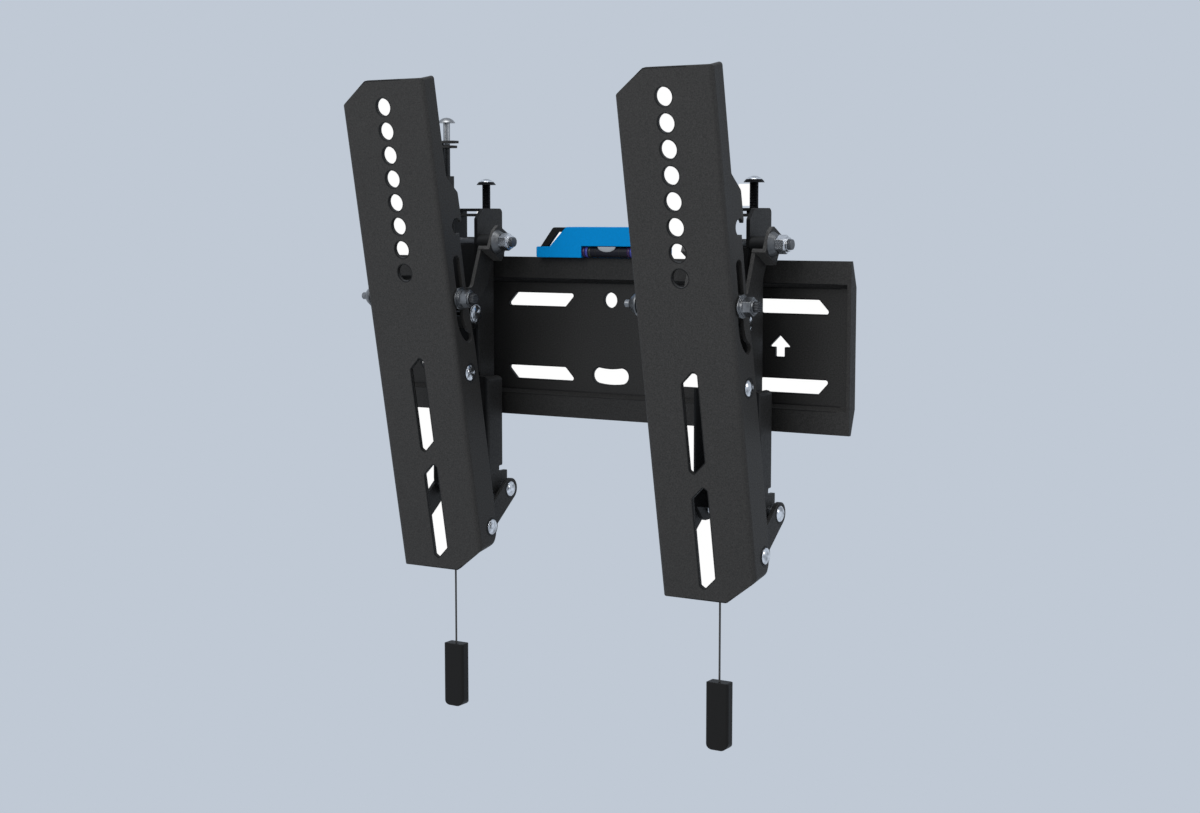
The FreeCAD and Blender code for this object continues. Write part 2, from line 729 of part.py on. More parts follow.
def rod_guide():
    """Post on the bracket's left wall with two folded tabs round the release rod."""
    x1 = -hook_half
    x0 = x1 - latch_sheet
    top = guide_tabs[0]
    low = bolt[1] + tube_radius + 1.0
    post = slab_x([(rod_y0 - 4, low), (rod_y0 + 4, low), (rod_y0 + 4, guide_post_top),
                   (rod_y0 + 1.6, guide_post_top), (rod_y0 + 1.6, top), (rod_y0 - 1.6, top),
                   (rod_y0 - 1.6, guide_post_top), (rod_y0 - 4, guide_post_top)],
                  x0, x1, (1.5, 1.5, 0.8, 0.5, 0, 0, 0.5, 0.8))
    tabs = [slab_z([(x0, rod_y0 - 3.4), (reach, rod_y0 - 3.4), (reach, rod_y0 + 3.4),
                    (x0, rod_y0 + 3.4)], z - guide_tab_thickness, z, (0.5, 2, 2, 0.5))
            for z, reach in zip(guide_tabs, (rod_x0 + 6.4, rod_x0 + 5.4))]
    body = post.fuse(tabs)
    hole = rod_z(rod_x0, rod_y0, rod_radius + running_gap, strap_top - latch_travel - 2, top + 5)
    return clean(body.cut(hole))


def levelling_screw():
    """Screw that stands on the plate's top edge and carries the bracket."""
    tip = plate_half_height + 0.05
    point = Part.makeCone(screw_radius - 0.6, screw_radius, 0.6, V(screw_x, screw_y, tip))
    shaft = rod_z(screw_x, screw_y, screw_radius, tip + 0.6, screw_head_base + 0.5)
    ball = (screw_head_radius ** 2 + screw_head_height ** 2) / (2 * screw_head_height)
    top = screw_head_base + screw_head_height
    head = Part.makeSphere(ball, V(screw_x, screw_y, top - ball))
    head = head.common(rod_z(screw_x, screw_y, screw_head_radius, screw_head_base, top))
    return clean(shaft.fuse([point, head]))


def nut_plate():
    """Threaded plate under the bracket's top tab that the levelling screw turns in."""
    top = hook_top - tab_thickness - tab_gap
    reach = hook_half - sheet
    plate = box(-reach, reach, hook_front + hook_corner[1] + 1, -5, top - tab_thickness, top)
    boss = rod_z(screw_x, screw_y, 3.6, top - tab_thickness, hook_top - tab_thickness)
    boss = boss.common(box(-reach, reach, -30, -2.5, 0, 100))
    hole = rod_z(screw_x, screw_y, screw_radius + 0.05, 50, 70)
    return clean(plate.fuse(boss).cut([hole, strap_opening(50, 70)]))


def pull_cord():
    """Straight cord from the latch's tab down to the handle."""
    return rod_z(0, cord_y, cord_radius, handle_top, latch_bottom + latch_sheet)


def cord_ferrule():
    """Crimp on top of the latch's tab that the cord ends in."""
    low = latch_bottom + latch_sheet
    return rod_z(0, cord_y, 1.8, low, low + 3)


def pull_handle():
    w, d = handle_width / 2, handle_thickness / 2
    low = handle_top - handle_height
    plan = slab_z([(-w, cord_y - d), (w, cord_y - d), (w, cord_y + d), (-w, cord_y + d)],
                  low, handle_top, 1.6)
    front = slab_y([(-w, handle_top), (w, handle_top), (w, low), (-w, low)],
                   cord_y - d - 1, cord_y + d + 1, (1, 1, 4.0, 4.0))
    return clean(plan.common(front))


def level_vial_place():
    return (level_front + vial_radius + 0.2, plate_half_height + vial_radius + 0.1)


def level_body():
    """Moulded body: a low block at each end, sloped shoulders and a window for the vial."""
    base = plate_half_height
    half, top = level_half_length, level_height
    outline = [(-half, 0), (half, 0), (half, level_block_height),
               (shoulder_low[0], level_block_height), (shoulder_high, top),
               (-shoulder_high, top), (-shoulder_low[0], level_block_height),
               (-half, level_block_height)]
    body = slab_y([(x, base + z) for x, z in outline], level_front, level_front + level_depth,
                  (0.8, 0.8, 0.8, 1.0, 2.0, 2.0, 1.0, 0.8))
    vial = vial_half_length
    vy, vz = level_vial_place()
    x0, x1 = vial_middle - vial, vial_middle + vial
    window = box(x0, x1, level_front - 1, vy + 1, base - 1, base + 2 * vial_radius + 0.2)
    bore = Part.makeCylinder(vial_radius + 0.1, 2 * vial, V(x0, vy, vz), V(1, 0, 0))
    return clean(body.cut([window, bore] + level_magnets()))


def level_magnets():
    """Strip under each end of the level that holds it to the plate's edge."""
    middle = sheet / 2 - lip_front
    base = plate_half_height
    return both_ways(lambda way: box(*span(way, vial_half_length + vial_middle + 2, level_half_length - 1),
                                     middle - 1.4, middle + 1.4, base, base + 1.6))


def level_vial():
    """Clear tube of the level, seated in the body's bore."""
    vy, vz = level_vial_place()
    return Part.makeCylinder(vial_radius, 2 * vial_half_length,
                             V(vial_middle - vial_half_length, vy, vz), V(1, 0, 0))


def level_loops():
    """Bent bar over each sloped shoulder, from the low block up to the top."""
    base = plate_half_height
    y0 = level_front + loop_setback
    y1 = y0 + loop_depth
    loops = []
    for way in (1, -1):
        outer = [(loop_outer[0][0], level_block_height), loop_outer[1], loop_outer[2]]
        inner = [loop_inner[2], loop_inner[1], (loop_inner[0][0], level_block_height)]
        points = [(way * x, base + z) for x, z in outer + inner]
        loops.append(slab_y(points, y0, y1, (0, 2.0, 0, 0, 1.0, 0)))
    body = level_body()
    return Part.makeCompound([clean(loop.cut(body)) for loop in loops])


shared = {
    "wall_plate": wall_plate(),
    "level_body": level_body(),
    "level_vial": level_vial(),
    "level_magnets": Part.makeCompound(level_magnets()),
    "level_loops": level_loops(),
}

per_side = {
    "arm": arm(),
    "arm_rivets": arm_rivets(),
    "hook_bracket": hook_bracket(),
    "lower_channel": lower_channel(),
    "upper_links": Part.makeCompound(both_ways(upper_link)),
    "lower_links": Part.makeCompound(both_ways(lower_link)),
    "tilt_axle": axle_bolt(),
    "axle_bushes": axle_bushes(),
    "axle_washers": axle_washers(),
    "axle_nut": axle_nut(),
    "link_bolt": link_bolt(),
    "link_bushes": link_bushes(),
    "cone_washer": cone_washer(),
    "lock_nut": lock_nut(),
    "foot_rivets": foot_rivets(),
    "hinge_rivets": hinge_rivets(),
    "stop_pin": stop_pin(),
    "latch": latch(),
    "guide_pins": guide_pin_set(),
    "latch_spring": latch_spring(),
    "release_rod": release_rod(),
    "rod_guide": rod_guide(),
    "levelling_screw": levelling_screw(),
    "nut_plate": nut_plate(),
    "pull_cord": pull_cord(),
    "cord_ferrule": cord_ferrule(),
    "pull_handle": pull_handle(),
}

for name, shape in shared.items():
    shape.exportStep("parts/%s.step" % name)
for name, shape in per_side.items():
    for side, way in (("left", -1), ("right", 1)):
        copy = shape.copy()
        copy.translate(V(way * arm_spacing / 2, 0, 0))
        copy.exportStep("parts/%s_%s.step" % (name, side))
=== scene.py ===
import math

import bpy
import bmesh
from mathutils import Matrix, Vector


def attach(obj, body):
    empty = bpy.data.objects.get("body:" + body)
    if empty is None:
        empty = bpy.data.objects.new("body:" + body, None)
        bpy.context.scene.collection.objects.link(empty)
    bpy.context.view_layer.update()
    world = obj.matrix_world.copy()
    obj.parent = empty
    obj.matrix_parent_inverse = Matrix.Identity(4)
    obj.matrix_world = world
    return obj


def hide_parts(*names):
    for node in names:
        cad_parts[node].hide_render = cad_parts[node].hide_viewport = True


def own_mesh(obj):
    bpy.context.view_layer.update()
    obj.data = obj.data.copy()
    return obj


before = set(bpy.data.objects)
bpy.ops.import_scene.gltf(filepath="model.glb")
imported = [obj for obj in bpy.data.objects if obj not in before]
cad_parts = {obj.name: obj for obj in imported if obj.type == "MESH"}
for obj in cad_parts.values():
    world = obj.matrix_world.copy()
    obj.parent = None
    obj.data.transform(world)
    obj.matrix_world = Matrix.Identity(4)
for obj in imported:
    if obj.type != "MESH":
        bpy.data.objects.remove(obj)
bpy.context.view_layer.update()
scene = bpy.context.scene

# Sizes in mm in the part's frame: X to the right, Y towards the wall, Z up.
# The materials further down take metres, because their nodes read object coordinates.
mm = 0.001
ARM_X = 80.0
SIDES = (("left", -ARM_X), ("right", ARM_X))
PLATE_END_X = 137.0
TILT = math.radians(11.0)          # tilt of the arms in the photograph
HINGE = (-33.1, -99.2)             # Y and Z of the rivets at the arm's foot
FOOT_RIVET = (-11.0, -82.0)        # Y and Z of the rivets between bracket and foot links
ARM_FACE_TO_HINGE = 12.5
ARM_TOP_TO_HINGE = 222.8
ARM_RIVET = (10.0, 138.1)          # depth behind the arm's face, way down from its top
AXLE = (8.8, 98.7)                 # the same for the axle of the upper links
ARM_SIDE, FOOT_SIDE, HINGE_SIDE = 26.0, 23.0, 26.02   # rivet faces, from the arm's middle
RING_RADIUS = 5.0

CORD_Y = -30.0
CORD_TOP = -64.0
HANDLE_TOP = -165.0
CORD_DIAMETER = 1.0

SCREW_X, SCREW_Y = 4.5, -5.8       # levelling screw, from the arm's middle
LEVEL_CUT_X = 20.35                # beyond this the level is drawn in towards it
LEVEL_SHARE = 0.78
VIAL_Y, VIAL_Z = -7.9, 45.0
VIAL_RADIUS = 2.9
SMOOTH_UP_TO = 28                  # degrees


def node_tree(name):
    mat = bpy.data.materials.new(name)
    mat.use_nodes = True
    tree = mat.node_tree
    return mat, tree, tree.nodes["Principled BSDF"]


def add_noise(tree, scale, detail, rough, stretch=None):
    noise = tree.nodes.new("ShaderNodeTexNoise")
    noise.inputs["Scale"].default_value = scale
    noise.inputs["Detail"].default_value = detail
    noise.inputs["Roughness"].default_value = rough
    place = tree.nodes.new("ShaderNodeTexCoord").outputs["Object"]
    if stretch:
        mapping = tree.nodes.new("ShaderNodeMapping")
        mapping.inputs["Scale"].default_value = stretch
        tree.links.new(place, mapping.inputs["Vector"])
        place = mapping.outputs["Vector"]
    tree.links.new(place, noise.inputs["Vector"])
    return noise.outputs["Fac"]


def ramp(tree, source, low, high, colour_low, colour_high):
    """Colour that goes from colour_low to colour_high while source goes from low to high."""
    node = tree.nodes.new("ShaderNodeValToRGB")
    node.color_ramp.elements[0].position = low
    node.color_ramp.elements[1].position = high
    node.color_ramp.elements[0].color = (*colour_low, 1)
    node.color_ramp.elements[1].color = (*colour_high, 1)
    tree.links.new(source, node.inputs["Fac"])
    return node.outputs["Color"]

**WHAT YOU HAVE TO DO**
How many lines in the data contain the string "empty"? Respond with the number only.

**WRITTEN RESPONSE**
5